Burkina Faso: the voice of Sankara resonates

'Blaise get out' - photo by Joe Penney/REUTERS

‘Blaise get out’ – photo by Joe Penney/REUTERS

“While revolutionaries as individuals can be murdered, you cannot kill ideas”, Thomas Sankara – one week before being assassinated.

Tuesday, October 28, 2014. Burkinabé hit the streets of Ouagadougou. Hundreds of thousands, a million some even say.

President Blaise Compaoré, in power since 1987  (twenty-seven years now) wanted to amend article 37 of the Constitution, in order to allow himself to run a fifth mandate. He did not realize that the people would see it otherwise.

Since Tuesday, violence has been increasing in Ouagadougou. Today, Thursday, October 30, the street took the national television’s buildings, then headed for the Parliament that was set ablaze, before going for the Presidency by the middle of the afternoon. Two people died. The government made a first step back: article 37 will not be amended (for now).

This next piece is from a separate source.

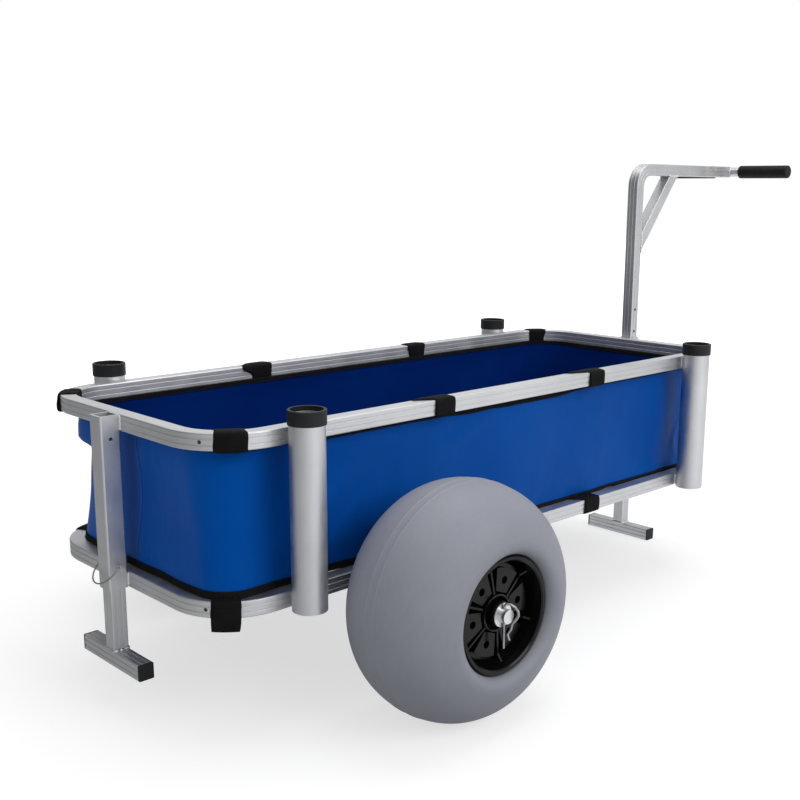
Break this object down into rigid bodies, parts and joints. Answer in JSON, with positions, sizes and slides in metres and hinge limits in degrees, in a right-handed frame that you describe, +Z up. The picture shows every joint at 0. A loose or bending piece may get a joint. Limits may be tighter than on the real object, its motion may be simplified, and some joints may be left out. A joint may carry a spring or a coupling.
{
  "type": "fishing trolley",
  "caption": "Beach fishing trolley: a rounded tube-frame basket with a hung fabric liner on balloon wheels, with telescopic legs, rod holders and a raised T handle.",
  "frame": {"origin": "middle of the underside of the bounding box, on the ground under the tyres and the rear foot", "axes": "+X to the handle end, +Y to the far side, +Z up; the near side with the lock pins' heads is -Y"},
  "size_m": [1.5208, 0.8492, 0.7472],
  "materials": {
    "aluminium": "satin drawn tube with extruded grooves",
    "steel": "zinc plated",
    "rim_plastic": "moulded, glossy",
    "cap_plastic": "moulded, matt",
    "tyre_grey": "smooth, soft sheen",
    "grip_rubber": "matt",
    "liner_fabric": "coated, soft sheen",
    "black_webbing": "woven tape, matt"
  },
  "bodies": {
    "frame": {"top_ring": "aluminium", "bottom_ring": "aluminium", "floor_bar_front": "aluminium", "floor_bar_middle": "aluminium", "floor_bar_rear": "aluminium", "socket_front": "aluminium", "socket_rear": "aluminium", "rod_holder_front_near": "aluminium", "rod_holder_front_far": "aluminium", "rod_holder_rear_near": "aluminium", "rod_holder_rear_far": "aluminium", "axle": "steel", "axle_clamp_near": "steel", "axle_clamp_far": "steel", "clamp_bolts": "steel", "washer_near": "steel", "washer_far": "steel", "r_clip_near": "steel", "r_clip_far": "steel", "holder_cap_front_near": "cap_plastic", "holder_cap_front_far": "cap_plastic", "holder_cap_rear_near": "cap_plastic", "holder_cap_rear_far": "cap_plastic", "axle_spacer_near": "cap_plastic", "axle_spacer_far": "cap_plastic", "liner": "liner_fabric", "liner_top_binding": "black_webbing", "liner_bottom_binding": "black_webbing", "top_straps": "black_webbing", "bottom_straps": "black_webbing"},
    "wheel_near": {"rim_near": "rim_plastic", "tyre_near": "tyre_grey", "bush_outer_near": "cap_plastic", "bush_inner_near": "cap_plastic"},
    "wheel_far": {"rim_far": "rim_plastic", "tyre_far": "tyre_grey", "bush_outer_far": "cap_plastic", "bush_inner_far": "cap_plastic"},
    "leg_front": {"leg_tube_front": "aluminium", "foot_bar_front": "aluminium", "foot_plugs_front": "cap_plastic"},
    "leg_rear": {"leg_tube_rear": "aluminium", "foot_bar_rear": "aluminium", "foot_plugs_rear": "cap_plastic"},
    "handle": {"handle_post": "aluminium", "handle_brace": "aluminium", "handle_bar": "aluminium", "grip_near": "grip_rubber", "grip_far": "grip_rubber"},
    "leg_pin_front": {"leg_pin_front": "steel"},
    "leg_bail_front": {"leg_bail_front": "steel"},
    "leg_pin_rear": {"leg_pin_rear": "steel"},
    "leg_bail_rear": {"leg_bail_rear": "steel"},
    "handle_pin": {"handle_pin": "steel"},
    "handle_bail": {"handle_bail": "steel"}
  },
  "joints": [
    {"name": "wheel_near_turn", "type": "hinge", "parent": "frame", "child": "wheel_near", "pos_m": [-0.41117, -0.33, 0.1635], "axis": [0, 1, 0], "continuous": true},
    {"name": "wheel_far_turn", "type": "hinge", "parent": "frame", "child": "wheel_far", "pos_m": [-0.41117, 0.33, 0.1635], "axis": [0, 1, 0], "continuous": true},
    {"name": "leg_front_slide", "type": "slide", "parent": "frame", "child": "leg_front", "axis": [0, 0, 1], "range_m": [-0.064, 0]},
    {"name": "leg_rear_slide", "type": "slide", "parent": "frame", "child": "leg_rear", "axis": [0, 0, 1], "range_m": [0, 0.064]},
    {"name": "handle_slide", "type": "slide", "parent": "frame", "child": "handle", "axis": [0, 0, 1], "range_m": [-0.086, 0]},
    {"name": "leg_pin_front_push", "type": "slide", "parent": "frame", "child": "leg_pin_front", "axis": [0, 1, 0], "range_m": [0, 0.005]},
    {"name": "leg_bail_front_swing", "type": "hinge", "parent": "leg_pin_front", "child": "leg_bail_front", "pos_m": [-0.73316, -0.0223, 0.2043], "axis": [-0.7071, 0, 0.7071], "range_deg": [0, 150]},
    {"name": "leg_pin_rear_push", "type": "slide", "parent": "frame", "child": "leg_pin_rear", "axis": [0, 1, 0], "range_m": [0, 0.005]},
    {"name": "leg_bail_rear_swing", "type": "hinge", "parent": "leg_pin_rear", "child": "leg_bail_rear", "pos_m": [0.41484, -0.0223, 0.2043], "axis": [-0.7071, 0, -0.7071], "range_deg": [0, 150]},
    {"name": "handle_pin_push", "type": "slide", "parent": "frame", "child": "handle_pin", "axis": [0, 1, 0], "range_m": [0, 0.005]},
    {"name": "handle_bail_swing", "type": "hinge", "parent": "handle_pin", "child": "handle_bail", "pos_m": [0.41484, -0.0223, 0.3773], "axis": [-0.7071, 0, -0.7071], "range_deg": [0, 150]}
  ]
}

When I got this news, the first thought that I had was “this will not be enough, when the Nation takes the street, it is not for another ‘I heard you’ “. They never hear, they are simply shaking. And the street knows it. I guess it is the Tunisian revolutionary spirit in me talking here.

A few hours later another announcement: the government is dissolved. A transitional government will be formed. Elections will be held within 12 months. Tonight the army declared a state of emergency. A curfew is set. Ouagadougou won’t sleep.

I will follow the development of the situation in Burkina Faso carefully. It seems that if the people stay strong and do not give up the fight – which I hope they wont – it will not be an easy battle. This evening Compaoré was not stepping down, he was simply negotiating extra time. One hope, the army seems to be siding for the people.

A thought: Everyone underestimates Africa, even African themselves. Until now.